Preface: Filecoin hasn't sought partnerships for years, and Juan has become reclusive. I write about Filecoin because I have a neighboring Filecoin whale, Kang Ge @tktang88, and many big Filecoin miner friends who constantly share knowledge and future expectations about Filecoin. In particular, a point Kang raised this time caught my interest.
Thus this tweet was born—not a commercial advertisement, nor an encouragement to buy $FIL, but a new perspective on decentralized storage.
Main text
Two days ago, Micron's earnings outlook cast a shadow over the market; yesterday, better-than-expected results triggered a short‑term rally, even pushing Micron's market cap above Meta and Tesla. The driver is that AI‑era storage demand may exceed many people's imagination.
AI training and inference require high‑speed read/write; vector databases, KV cache offloading, model parameters, and intermediate inference states need stronger memory and storage capacity. This is a hardware‑level logic, more deterministic, and revenue is more direct.
However, AI storage demand will not stay limited to high‑speed memory and SSDs. As model training, inference, agents, and user‑generated content increase, another troublesome class of data will emerge: large amounts of short‑term valueless data with extremely low access frequency, possibly never needed again, yet companies are reluctant to delete it.
That's the focus of today's discussion—storage of junk data!

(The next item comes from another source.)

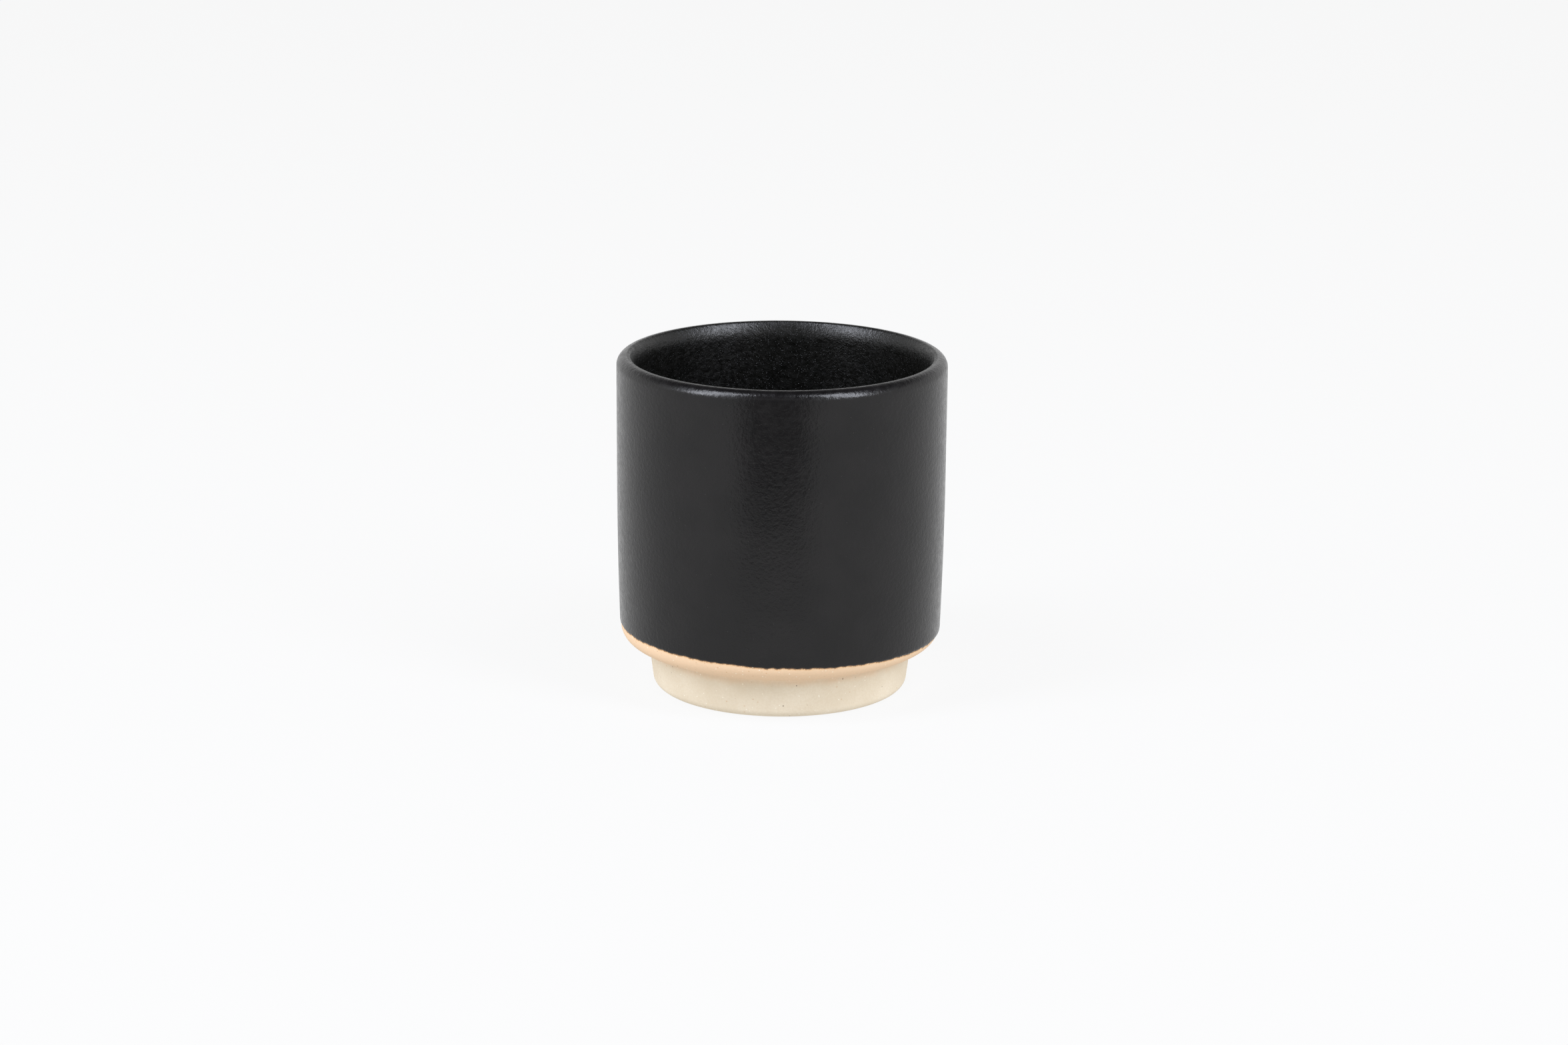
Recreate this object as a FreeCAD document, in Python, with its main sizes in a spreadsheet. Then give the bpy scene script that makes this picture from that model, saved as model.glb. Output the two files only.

Data in the AI era is naturally tiered. At the front are hot data, currently used for training and inference, requiring high‑speed access, dominated by HBM, DRAM, NVMe SSDs, and high‑speed networks.
In the middle are warm data, potentially reusable in the near term, such as model checkpoints, training shards, vector indexes, experiment logs, evaluation data, and datasets still under iteration.
Finally, cold data—already completed training and not called upon in the short term, but may be needed later due to re‑training, rollbacks, copyright, regulation, audit, security incidents, or model reproducibility.
Notably, cold data falls outside Micron's current focus. Micron dominates high‑speed storage used for training and inference. This data has the highest value and price, making the necessary hardware scarce.
Cold data, on the other hand, is used extremely infrequently—original training data, cleaned data, deduplication logs, annotation records, early user‑generated images and videos—essentially considered junk. Most of these are never opened again, perhaps not read for years, yet cannot be simply deleted.
Because future re‑training, model rollbacks, output explanations, copyright disputes, regulatory audits, or simply new models may render previously useless data valuable.
Thus, the biggest headache in the AI era is the growing volume of data and increasing risk associated with deleting it.
Many early‑stage AI businesses manage data coarsely, without separating hot, warm, and cold tiers. Especially low‑frequency data occupying high‑cost storage is uneconomical in the long run, dramatically increasing storage costs. Using high‑speed cloud storage is even less viable. So, can we just toss these cold data into a hard‑disk ‘cold warehouse’?
The answer is no.
If AI data is merely dumped into a cold warehouse without indexes, tags, provenance, model‑version mapping, or cleaning process logs, the data is essentially lost even if it physically remains.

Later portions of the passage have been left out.